Per-user models transfer the risk of data storage inflation from the customer to the vendor.
Per-device
As the name suggests, per-device pricing means you pay a fixed fee for each protected device per month. Typical vendor range costs from $3 and up to north of $15/device/month.
This model is common in endpoint and server protection, since it scales with infrastructure rather than people.
One downside to this mode is that it can become complex in virtualized environments, where using temporary virtual machines for a dev could trigger license charges if not managed properly.
Packaged/tiered pricing
Packaged/tiered pricing is uncommon compared to the other models due to its complexity. In this model, you define storage or device tiers, and clients fall into the tier that fits their size. For example, $20/month for 0–50GB, $40/month for 50–100GB, $80/month for 100–500GB, and so on.
Consumption and credit-based models
Enterprise-grade vendors often use consumption/credit-based models to manage complex hybrid environments. This model requires you to purchase consumable credits used for backup operations.
This model is difficult to forecast, even though it’s flexible. For example, if your data type changes, your credits are used up faster, leading to an unexpected renewal bill.

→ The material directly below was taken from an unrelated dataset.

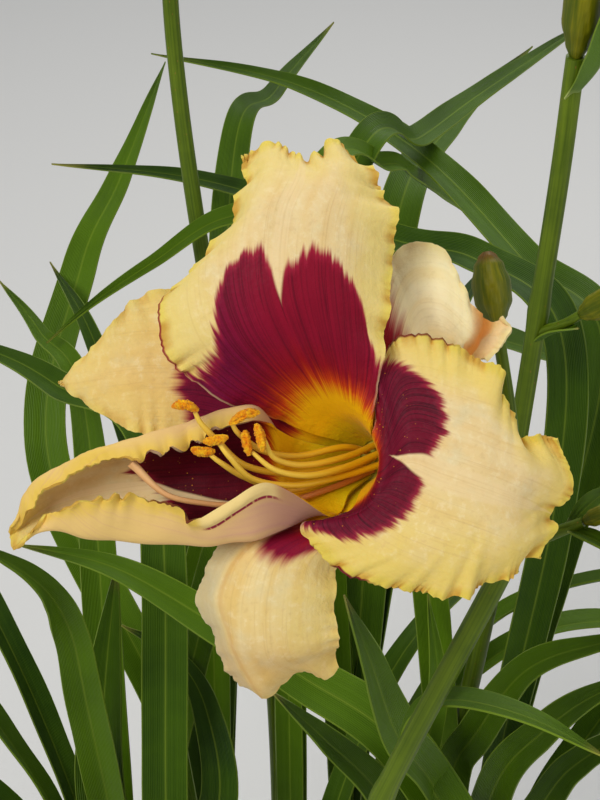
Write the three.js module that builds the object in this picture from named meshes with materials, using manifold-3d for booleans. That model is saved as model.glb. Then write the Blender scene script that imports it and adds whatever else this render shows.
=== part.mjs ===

What increases enterprise backup costs?
Data volume, retention policies, and recovery objectives are common factors that increase enterprise backup costs.
Data volume
Data grows annually, making the cost increase alongside it. For example, a GB model that sees a 30% growth rate means a $1,000/month bill is $2,860/month in five years because of volume expansion.
With this in mind, you have to consider how much your company will grow in a couple of years and choose the model that best fits your needs and potential growth.
Retention policies
Compliance mandates require organizations to retain data for seven or more years. Increasing retention policies can raise storage consumption, resulting in cost increases in a consumption-based pricing model.
Recovery objectives
“Instant Recovery” technologies require expensive storage like Amazon Elastic Block Store, Microsoft Azure Storage, and Google Cloud. Organizations must calculate the cost of downtime per hour to see if cheaper storage options are viable.
Enterprise backup operational costs
Organizations should account for the effort required to maintain backup reliability and compliance across complex environments. Operational management becomes a significant contributor to the total cost of ownership as infrastructures expand across cloud platforms.
Administrative overhead
Enterprise backup environments require continuous oversight ot manage backup policies and maintain compliance reporting. In bigger companies, operational complexity increases as backup operations span multiple regions and business units.
Without centralized management and automation, administrative workloads become harder to scale efficiently.
Recovery orchestration
Recover operations in enterprise environments involve restoring interconnected systems and cloud workloads simultaneously.
Companies with strict recovery time objectives (RTOs) and recovery point objectives (RPOs) require advanced recovery orchestration capabilities to reduce downtime and support business continuity.
As infrastructures become more distributed, recovery coordination becomes more resource-intensive.
Security and ransomware protection
Modern enterprises invest in backup security to strengthen cyber resilience and protect recovery infrastructure from ransomware attacks. Security-focused backup strategies include immutable storage and threat monitoring.
These capabilities increase operational costs while helping companies maintain recoverable data and reducing the financial impact of cyber incidents.
Backup validation and testing
Enterprise organizations must validate backup integrity and recover readiness to ensure successful restoration during outages. Recovery testing helps identify corrupted backups and confirm operational continuity.
Continuous testing improves recovery confidence, but it also adds ongoing operational and infrastructure costs.
How to build a cost-effective enterprise backup strategy
A common plan when creating a backup strategy is using the 3-2-1 backup rule, which entails having three copies of your data in different places, two copies on different media, and one copy somewhere off-site.
This strategy diversifies where your backups are stored to ensure data is protected against data loss. While the 3-2-1 rule covers where your backups are stored, there are additional steps to help build an even more effective backup strategy.
Similarly, there’s the 3-2-1-1-0 strategy, which adds 1 immutable copy and 0 backup errors.
Evaluating business backup costs
Companies that operationalize centralized backup governance and automated operational workflows are better positioned to improve resilience while controlling long-term operational complexity.
Enterprises can improve operational readiness and maintain scalable recovery resilience across increasingly distributed environments by aligning backup investments with business continuity objectives.